## RECORD SET
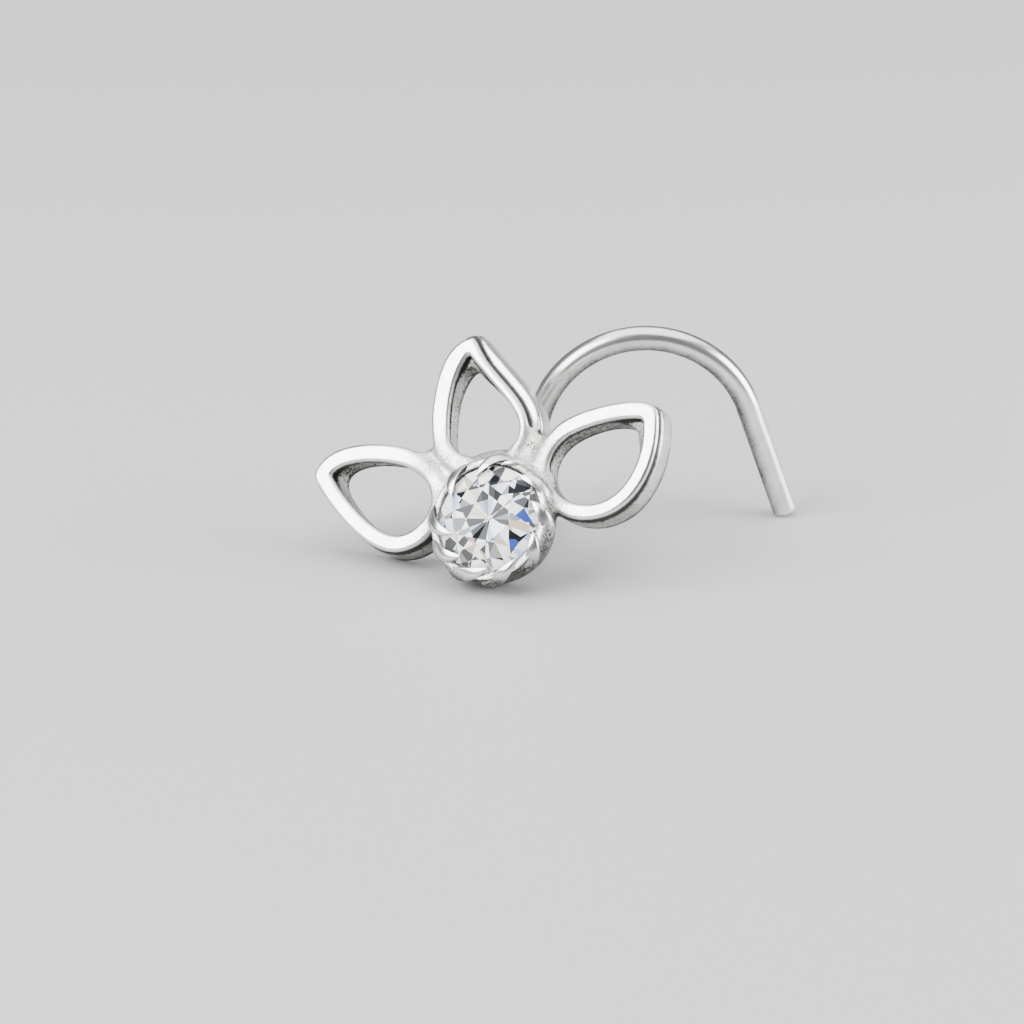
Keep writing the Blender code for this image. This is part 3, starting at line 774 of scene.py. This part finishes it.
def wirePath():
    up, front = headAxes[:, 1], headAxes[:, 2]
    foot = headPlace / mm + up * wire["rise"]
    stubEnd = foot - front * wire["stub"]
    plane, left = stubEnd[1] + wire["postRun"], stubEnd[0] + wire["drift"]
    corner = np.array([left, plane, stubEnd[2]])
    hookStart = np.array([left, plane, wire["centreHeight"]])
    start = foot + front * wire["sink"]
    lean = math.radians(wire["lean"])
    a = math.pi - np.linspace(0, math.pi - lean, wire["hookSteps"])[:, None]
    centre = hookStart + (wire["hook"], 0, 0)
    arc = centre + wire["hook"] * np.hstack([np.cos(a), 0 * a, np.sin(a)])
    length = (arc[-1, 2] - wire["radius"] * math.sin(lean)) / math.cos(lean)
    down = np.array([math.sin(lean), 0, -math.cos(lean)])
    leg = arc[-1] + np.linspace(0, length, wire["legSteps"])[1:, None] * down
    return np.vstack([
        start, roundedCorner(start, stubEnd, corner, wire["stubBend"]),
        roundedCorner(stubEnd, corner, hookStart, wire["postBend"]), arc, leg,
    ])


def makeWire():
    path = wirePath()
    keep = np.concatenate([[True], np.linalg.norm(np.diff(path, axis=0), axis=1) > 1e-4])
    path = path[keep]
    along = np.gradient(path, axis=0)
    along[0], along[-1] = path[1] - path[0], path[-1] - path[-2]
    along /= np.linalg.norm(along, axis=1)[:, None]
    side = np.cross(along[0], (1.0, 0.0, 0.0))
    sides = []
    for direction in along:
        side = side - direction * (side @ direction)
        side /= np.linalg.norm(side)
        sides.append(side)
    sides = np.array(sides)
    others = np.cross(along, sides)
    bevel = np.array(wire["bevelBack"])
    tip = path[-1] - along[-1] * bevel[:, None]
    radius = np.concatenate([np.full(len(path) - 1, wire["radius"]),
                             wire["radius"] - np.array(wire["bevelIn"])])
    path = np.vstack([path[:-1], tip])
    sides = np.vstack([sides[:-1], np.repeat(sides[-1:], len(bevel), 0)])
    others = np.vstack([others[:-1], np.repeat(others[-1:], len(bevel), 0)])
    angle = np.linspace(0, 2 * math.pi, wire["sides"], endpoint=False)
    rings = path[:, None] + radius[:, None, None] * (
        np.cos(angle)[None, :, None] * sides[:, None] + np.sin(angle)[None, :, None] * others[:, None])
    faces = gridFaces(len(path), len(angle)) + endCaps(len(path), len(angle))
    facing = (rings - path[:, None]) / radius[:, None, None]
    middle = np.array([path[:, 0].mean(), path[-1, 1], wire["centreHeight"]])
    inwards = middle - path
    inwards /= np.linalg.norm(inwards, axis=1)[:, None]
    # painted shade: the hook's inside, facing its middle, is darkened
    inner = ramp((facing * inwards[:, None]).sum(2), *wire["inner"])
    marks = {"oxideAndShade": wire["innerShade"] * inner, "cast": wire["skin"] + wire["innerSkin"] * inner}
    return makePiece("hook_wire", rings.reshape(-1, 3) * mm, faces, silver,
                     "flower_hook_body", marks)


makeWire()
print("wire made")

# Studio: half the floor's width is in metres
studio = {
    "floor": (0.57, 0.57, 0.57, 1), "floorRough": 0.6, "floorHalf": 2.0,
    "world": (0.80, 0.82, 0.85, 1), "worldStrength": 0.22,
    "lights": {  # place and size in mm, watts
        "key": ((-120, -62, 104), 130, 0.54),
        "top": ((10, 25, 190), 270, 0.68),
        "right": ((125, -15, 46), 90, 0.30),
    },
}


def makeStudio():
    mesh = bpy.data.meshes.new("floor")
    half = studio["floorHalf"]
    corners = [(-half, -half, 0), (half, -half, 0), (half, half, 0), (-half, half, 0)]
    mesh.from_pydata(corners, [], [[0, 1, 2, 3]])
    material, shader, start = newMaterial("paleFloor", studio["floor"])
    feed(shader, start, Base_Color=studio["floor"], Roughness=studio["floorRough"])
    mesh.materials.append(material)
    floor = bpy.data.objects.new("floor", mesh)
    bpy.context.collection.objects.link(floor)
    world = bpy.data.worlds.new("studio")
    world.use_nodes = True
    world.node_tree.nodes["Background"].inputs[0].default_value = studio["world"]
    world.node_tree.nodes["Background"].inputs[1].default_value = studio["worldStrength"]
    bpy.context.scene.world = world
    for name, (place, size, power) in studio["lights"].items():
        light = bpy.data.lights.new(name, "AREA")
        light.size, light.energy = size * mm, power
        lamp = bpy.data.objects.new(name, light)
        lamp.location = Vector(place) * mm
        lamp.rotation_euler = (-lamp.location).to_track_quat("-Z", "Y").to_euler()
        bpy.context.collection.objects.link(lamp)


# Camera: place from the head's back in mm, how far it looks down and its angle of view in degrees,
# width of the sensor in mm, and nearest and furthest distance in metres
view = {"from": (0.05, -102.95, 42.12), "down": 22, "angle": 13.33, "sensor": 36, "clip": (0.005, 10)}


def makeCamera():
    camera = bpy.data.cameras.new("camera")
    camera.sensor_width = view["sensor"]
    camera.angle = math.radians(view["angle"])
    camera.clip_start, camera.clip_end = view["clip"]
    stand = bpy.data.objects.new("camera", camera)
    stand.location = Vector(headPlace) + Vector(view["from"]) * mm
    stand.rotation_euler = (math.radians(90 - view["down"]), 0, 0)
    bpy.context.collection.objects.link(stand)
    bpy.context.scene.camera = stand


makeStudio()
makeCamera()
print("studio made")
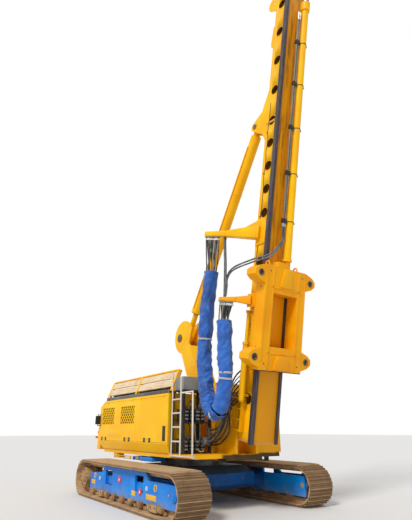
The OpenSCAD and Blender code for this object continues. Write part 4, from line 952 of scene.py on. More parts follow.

## WHAT THE EXERCISE ASKS
Using the data above, output each line exactly.

## WRITTEN ANSWER
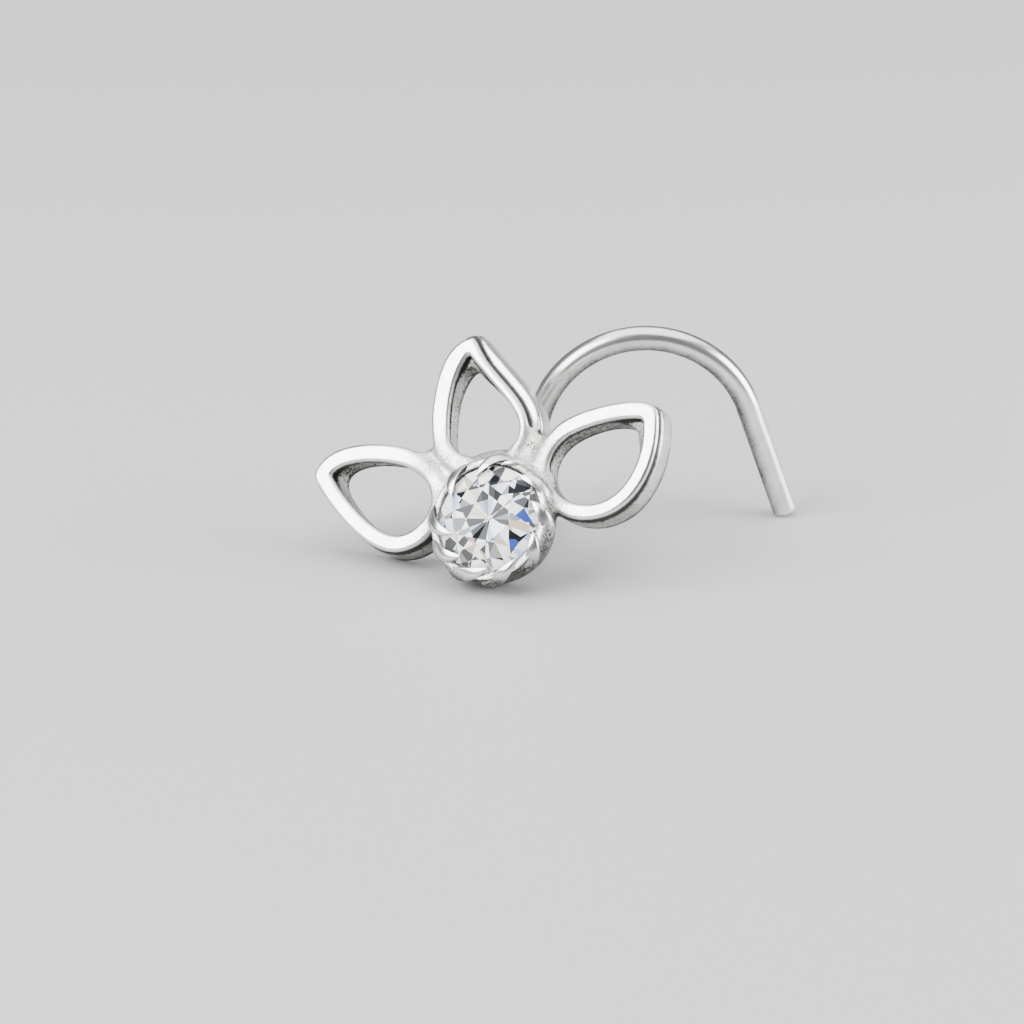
Keep writing the Blender code for this image. This is part 3, starting at line 774 of scene.py. This part finishes it.
def wirePath():
    up, front = headAxes[:, 1], headAxes[:, 2]
    foot = headPlace / mm + up * wire["rise"]
    stubEnd = foot - front * wire["stub"]
    plane, left = stubEnd[1] + wire["postRun"], stubEnd[0] + wire["drift"]
    corner = np.array([left, plane, stubEnd[2]])
    hookStart = np.array([left, plane, wire["centreHeight"]])
    start = foot + front * wire["sink"]
    lean = math.radians(wire["lean"])
    a = math.pi - np.linspace(0, math.pi - lean, wire["hookSteps"])[:, None]
    centre = hookStart + (wire["hook"], 0, 0)
    arc = centre + wire["hook"] * np.hstack([np.cos(a), 0 * a, np.sin(a)])
    length = (arc[-1, 2] - wire["radius"] * math.sin(lean)) / math.cos(lean)
    down = np.array([math.sin(lean), 0, -math.cos(lean)])
    leg = arc[-1] + np.linspace(0, length, wire["legSteps"])[1:, None] * down
    return np.vstack([
        start, roundedCorner(start, stubEnd, corner, wire["stubBend"]),
        roundedCorner(stubEnd, corner, hookStart, wire["postBend"]), arc, leg,
    ])


def makeWire():
    path = wirePath()
    keep = np.concatenate([[True], np.linalg.norm(np.diff(path, axis=0), axis=1) > 1e-4])
    path = path[keep]
    along = np.gradient(path, axis=0)
    along[0], along[-1] = path[1] - path[0], path[-1] - path[-2]
    along /= np.linalg.norm(along, axis=1)[:, None]
    side = np.cross(along[0], (1.0, 0.0, 0.0))
    sides = []
    for direction in along:
        side = side - direction * (side @ direction)
        side /= np.linalg.norm(side)
        sides.append(side)
    sides = np.array(sides)
    others = np.cross(along, sides)
    bevel = np.array(wire["bevelBack"])
    tip = path[-1] - along[-1] * bevel[:, None]
    radius = np.concatenate([np.full(len(path) - 1, wire["radius"]),
                             wire["radius"] - np.array(wire["bevelIn"])])
    path = np.vstack([path[:-1], tip])
    sides = np.vstack([sides[:-1], np.repeat(sides[-1:], len(bevel), 0)])
    others = np.vstack([others[:-1], np.repeat(others[-1:], len(bevel), 0)])
    angle = np.linspace(0, 2 * math.pi, wire["sides"], endpoint=False)
    rings = path[:, None] + radius[:, None, None] * (
        np.cos(angle)[None, :, None] * sides[:, None] + np.sin(angle)[None, :, None] * others[:, None])
    faces = gridFaces(len(path), len(angle)) + endCaps(len(path), len(angle))
    facing = (rings - path[:, None]) / radius[:, None, None]
    middle = np.array([path[:, 0].mean(), path[-1, 1], wire["centreHeight"]])
    inwards = middle - path
    inwards /= np.linalg.norm(inwards, axis=1)[:, None]
    # painted shade: the hook's inside, facing its middle, is darkened
    inner = ramp((facing * inwards[:, None]).sum(2), *wire["inner"])
    marks = {"oxideAndShade": wire["innerShade"] * inner, "cast": wire["skin"] + wire["innerSkin"] * inner}
    return makePiece("hook_wire", rings.reshape(-1, 3) * mm, faces, silver,
                     "flower_hook_body", marks)


makeWire()
print("wire made")

# Studio: half the floor's width is in metres
studio = {
    "floor": (0.57, 0.57, 0.57, 1), "floorRough": 0.6, "floorHalf": 2.0,
    "world": (0.80, 0.82, 0.85, 1), "worldStrength": 0.22,
    "lights": {  # place and size in mm, watts
        "key": ((-120, -62, 104), 130, 0.54),
        "top": ((10, 25, 190), 270, 0.68),
        "right": ((125, -15, 46), 90, 0.30),
    },
}


def makeStudio():
    mesh = bpy.data.meshes.new("floor")
    half = studio["floorHalf"]
    corners = [(-half, -half, 0), (half, -half, 0), (half, half, 0), (-half, half, 0)]
    mesh.from_pydata(corners, [], [[0, 1, 2, 3]])
    material, shader, start = newMaterial("paleFloor", studio["floor"])
    feed(shader, start, Base_Color=studio["floor"], Roughness=studio["floorRough"])
    mesh.materials.append(material)
    floor = bpy.data.objects.new("floor", mesh)
    bpy.context.collection.objects.link(floor)
    world = bpy.data.worlds.new("studio")
    world.use_nodes = True
    world.node_tree.nodes["Background"].inputs[0].default_value = studio["world"]
    world.node_tree.nodes["Background"].inputs[1].default_value = studio["worldStrength"]
    bpy.context.scene.world = world
    for name, (place, size, power) in studio["lights"].items():
        light = bpy.data.lights.new(name, "AREA")
        light.size, light.energy = size * mm, power
        lamp = bpy.data.objects.new(name, light)
        lamp.location = Vector(place) * mm
        lamp.rotation_euler = (-lamp.location).to_track_quat("-Z", "Y").to_euler()
        bpy.context.collection.objects.link(lamp)


# Camera: place from the head's back in mm, how far it looks down and its angle of view in degrees,
# width of the sensor in mm, and nearest and furthest distance in metres
view = {"from": (0.05, -102.95, 42.12), "down": 22, "angle": 13.33, "sensor": 36, "clip": (0.005, 10)}


def makeCamera():
    camera = bpy.data.cameras.new("camera")
    camera.sensor_width = view["sensor"]
    camera.angle = math.radians(view["angle"])
    camera.clip_start, camera.clip_end = view["clip"]
    stand = bpy.data.objects.new("camera", camera)
    stand.location = Vector(headPlace) + Vector(view["from"]) * mm
    stand.rotation_euler = (math.radians(90 - view["down"]), 0, 0)
    bpy.context.collection.objects.link(stand)
    bpy.context.scene.camera = stand


makeStudio()
makeCamera()
print("studio made")
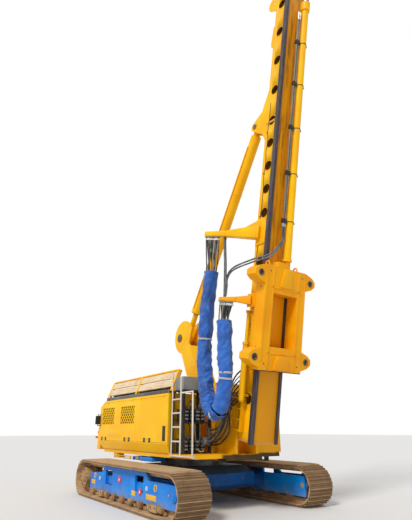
The OpenSCAD and Blender code for this object continues. Write part 4, from line 952 of scene.py on. More parts follow.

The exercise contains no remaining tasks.